Son esos tipos de idiotez inconmensurable, a los que parece que nadie les ha dicho que a partir de cierta edad se puede quedar el sábado con los amigos para compartir un buen rato pero, excepto para algunos privilegiados, ha pasado el momento de jugar al fútbol. Y ya no hay ninguno que pueda hacerlo bajo la intensa lluvia o con el celo veinteañero de un crack sudamericano con hambre de títulos. Salvo que se pretenda, como con tanta regularidad ocurre, terminar el partido en una ambulancia camino del servicio de urgencias más cercano y acabar volviendo a casa con más clavos en los huesos que los que había en la carpintería de Gepetto.
No sé por qué, pero este flagrante peterpanismo suele darse casi exclusivamente entre los hombres. Son adolescentes inmaduros embutidos en cuerpos de cuarentones. Los mismos que de lunes a viernes se arrastran enfundados en su triste uniforme de oficinista y pretenden compensarlo durante el fin de semana. Bien sea deambulando en plan Beach boys durante el largo estío, dressed in shorts and a sailor shirt or transmuted into rough lumberjacks in plaid shirts and mountain boots – as sad lookalikes of the characters of Siete novias para siete hermanos – en las frías tardes de invierno. Aunque eso sí, sin salirse de las cuatro calles principales del centro de cualquier ciudad de España.

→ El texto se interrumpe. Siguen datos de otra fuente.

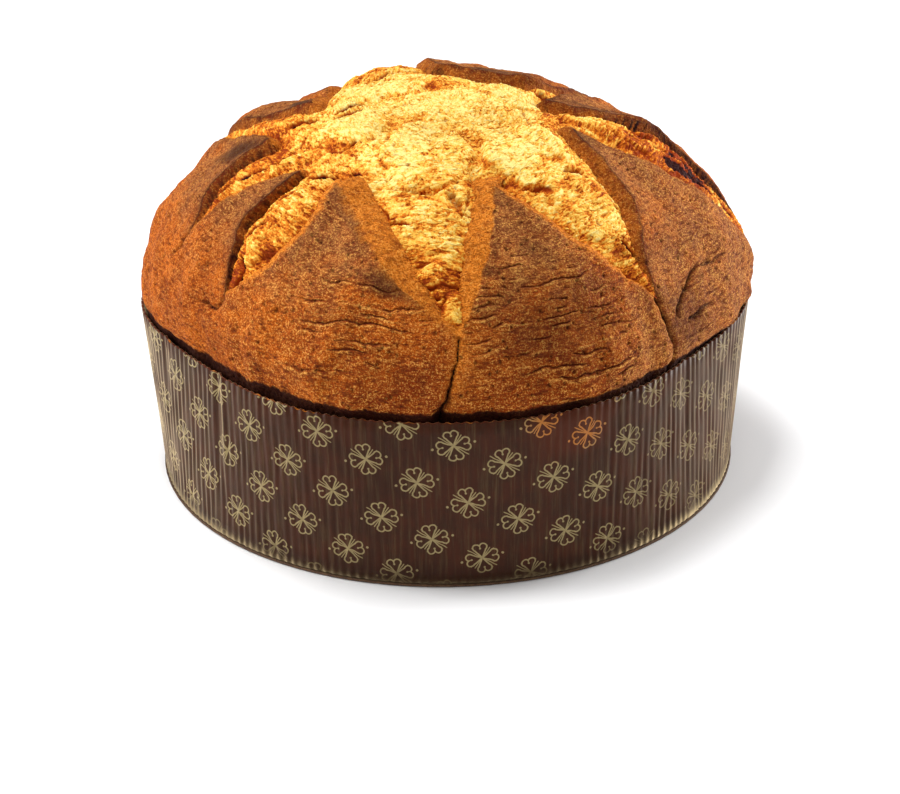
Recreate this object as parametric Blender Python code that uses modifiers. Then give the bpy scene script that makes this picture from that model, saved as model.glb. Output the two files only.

Pero no nos engañemos; este infantilismo galopante ni es nuevo, ni nace de una mala influencia extranjera. No hay mayor aportación al peterpanismo que la españolísima del tuno cincuentón – soltero o divorciado – al que no le da reparo alguno ponerse unas medias de su madre, calzarse unos greguescos apolillados y un jubón deshilachado y unirse a otros tres perdularios con el único objeto de arruinarle la boda a cualquier pareja inocente entrando sin pudor en el banquete que con tanto mimo han preparado con la única intención de destrozar los tímpanos de la concurrencia berreando Clavelitos mientras el menos obeso de la cuadrilla intenta, cianótico y al borde del colapso, golpear con el talón la pandereta, entre claras muestras de disnea y variados crujidos óseos. Aunque lo más indigno de todo el tétrico espectáculo es que pretendan cobrar, en lugar de indemnizar a la forzada audiencia. Y eso que aplicarles todo el peso del Código Penal sería la única muestra de humana justicia, pues la divina estoy seguro de que la recibirán en la medida que merecen el día del Juicio Final.
Crecer es una de esas cosas que guste o no y se quiera o no, acaba pasando. Lo de madurar ya es más complejo porque requiere voluntad. Quizá por ello sufrimos tanto Peter Pan de pacotilla; otra cruz más, a cargar en este calvario.